Kobe, Japan – Sumitomo Rubber Industries, Ltd (SRI) has been given access to what has been described as “the world’s most powerful computer” in order to develop tire materials for future mobility.
SRI will be using the new ‘exascale’ Fugaku supercomputer to expand its materials simulation capabilities at the smallest particle level, to support the development of “long-lasting” tires, the Japanese tire maker announced 18 May.
Sumitomo Rubber previously used Japan’s K-supercomputer to launch its 4D nano design process, which it says highly improved the performance of Falken’s tire range.
The new computer, according to SRI, has “up to 100 times the application performance of its predecessor, and is capable of performing approximately 442 quadrillion calculations per second.”
For SRI, one key application of Fugaku will be to advance tire performance sustaining technology (PST).
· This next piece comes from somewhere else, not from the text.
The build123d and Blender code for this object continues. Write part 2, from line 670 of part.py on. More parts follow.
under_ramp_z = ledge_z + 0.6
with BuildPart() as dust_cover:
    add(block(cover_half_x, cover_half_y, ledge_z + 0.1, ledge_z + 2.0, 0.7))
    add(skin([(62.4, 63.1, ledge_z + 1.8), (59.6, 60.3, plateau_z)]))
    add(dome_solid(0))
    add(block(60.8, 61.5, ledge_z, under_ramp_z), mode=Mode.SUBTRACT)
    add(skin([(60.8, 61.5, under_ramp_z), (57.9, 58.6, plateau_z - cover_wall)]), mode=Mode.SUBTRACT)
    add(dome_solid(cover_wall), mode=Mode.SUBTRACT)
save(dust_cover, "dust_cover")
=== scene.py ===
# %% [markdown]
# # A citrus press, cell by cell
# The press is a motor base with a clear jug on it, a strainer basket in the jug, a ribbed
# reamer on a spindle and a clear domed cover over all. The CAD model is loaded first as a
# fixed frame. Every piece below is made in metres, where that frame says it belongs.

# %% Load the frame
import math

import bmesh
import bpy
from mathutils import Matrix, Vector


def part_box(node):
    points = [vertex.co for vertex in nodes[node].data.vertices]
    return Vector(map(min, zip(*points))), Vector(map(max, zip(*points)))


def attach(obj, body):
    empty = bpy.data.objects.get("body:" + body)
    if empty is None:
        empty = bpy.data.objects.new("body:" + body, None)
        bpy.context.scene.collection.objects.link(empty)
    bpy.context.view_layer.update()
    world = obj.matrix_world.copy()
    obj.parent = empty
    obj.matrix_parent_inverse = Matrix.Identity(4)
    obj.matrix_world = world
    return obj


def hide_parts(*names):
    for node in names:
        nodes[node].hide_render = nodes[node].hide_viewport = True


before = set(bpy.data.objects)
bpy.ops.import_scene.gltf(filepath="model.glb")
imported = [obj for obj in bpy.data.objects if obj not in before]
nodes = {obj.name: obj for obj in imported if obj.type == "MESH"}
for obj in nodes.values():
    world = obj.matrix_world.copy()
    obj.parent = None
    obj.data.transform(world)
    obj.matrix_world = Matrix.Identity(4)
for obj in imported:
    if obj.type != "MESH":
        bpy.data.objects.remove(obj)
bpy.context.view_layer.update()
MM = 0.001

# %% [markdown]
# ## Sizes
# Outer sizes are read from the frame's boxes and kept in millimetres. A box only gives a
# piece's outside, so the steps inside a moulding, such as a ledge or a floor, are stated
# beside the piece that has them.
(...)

PST prevents the decline in tire performance that occurs over time due to wear and tear, allowing tires to maintain 'like-new performance' for longer.
The supercomputer will help accurately simulate the molecular behaviour of rubber during tire usage, so that chemical changes in the tire can be controlled.
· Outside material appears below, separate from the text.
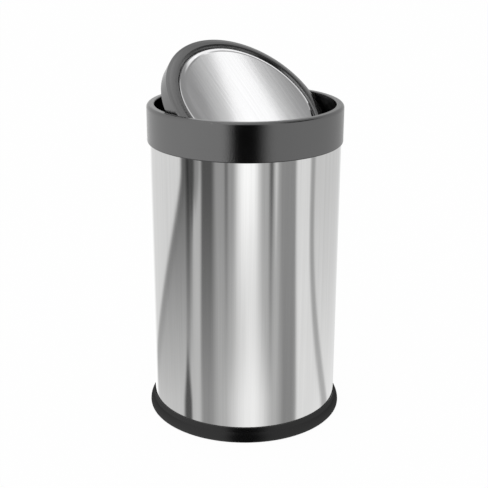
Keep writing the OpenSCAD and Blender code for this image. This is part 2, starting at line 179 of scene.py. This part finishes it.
# How much of its roughness the grain and the clouds change
GRAIN_GLOSS = 0.5
CLOUD_GLOSS = 0.3
# A ground weld fades in over this much of y at the back, and is duller, darker and deeper
WELD_BACK = 0.01
WELD_TONE = 0.8
WELD_ROUGH = 0.12
WELD_DEPTH = 0.6

# Plated or ground metal: its specks, their depth, and the handling marks
SPECK_SCALE = 900.0
SPECK_DEPTH = 0.00003
MARK_SCALE = 60.0
MARK_GLOSS = 0.2
SPECK_GLOSS = 0.1

# Moulded plastic: the flow of its gloss, and rub marks that run round it
FLOW_SCALE = (20.0, 20.0, 45.0)
RUB_SCALE = (60.0, 60.0, 420.0)
FLOW_GLOSS = 0.1
PORE_GLOSS = 0.06
RUB_GLOSS = 0.04

# The collar and the lid frame shine more than bare plastic does
LACQUER_IOR = 1.8

PLATED = (0.6, 0.6, 0.62)


def tones(colour, factors):
    """The colour times each factor, as colours with alpha."""
    return [tuple(min(1.0, c * factor) for c in colour) + (1.0,) for factor in factors]


def make_material(name, paint, **fixed):
    """A Principled material. paint gets the graph and returns the sockets that vary, with
    "bump" as (height, distance in metres). fixed holds the sockets that are uniform."""
    material = bpy.data.materials.new(name)
    material.use_nodes = True
    graph = Graph(material.node_tree)
    varied = paint(graph)
    height, distance = varied.pop("bump")
    sockets = {"Height": height, "Distance": distance, "Strength": 1.0}
    varied["Normal"] = graph.add("ShaderNodeBump", None, sockets)
    shader = graph.add("ShaderNodeBsdfPrincipled", None, {**fixed, **varied})
    graph.add("ShaderNodeOutputMaterial", None, {"Surface": shader})
    return material


def dress(material, *nodes):
    """Gives CAD nodes their material. Their meshes stay as packed."""
    for name in nodes:
        slots = NODES[name].material_slots
        if not slots:
            NODES[name].data.materials.append(material)
        for slot in slots:
            slot.material = material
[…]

“As we look to the near future, the role of tires will change,” said Dr Bernd Löwenhaupt, managing director, Sumitomo Rubber Europe.
Tires, he went on to say, will need a longer lifespan to support the new autonomous and connected mobility trends.
“Fugaku provides a crucial tool for us to deliver those attributes and continue to be a leader in advanced rubber technology,” he concluded.
Fugaku has 158,976 central processing units (CPU) and its performance surpasses the combined performance of the next four supercomputers on the top 500 list, according to SRI.
Previously used for scientific research, including examining the effect of masks on the spread of Covid, the computer has been made available to SRI since March.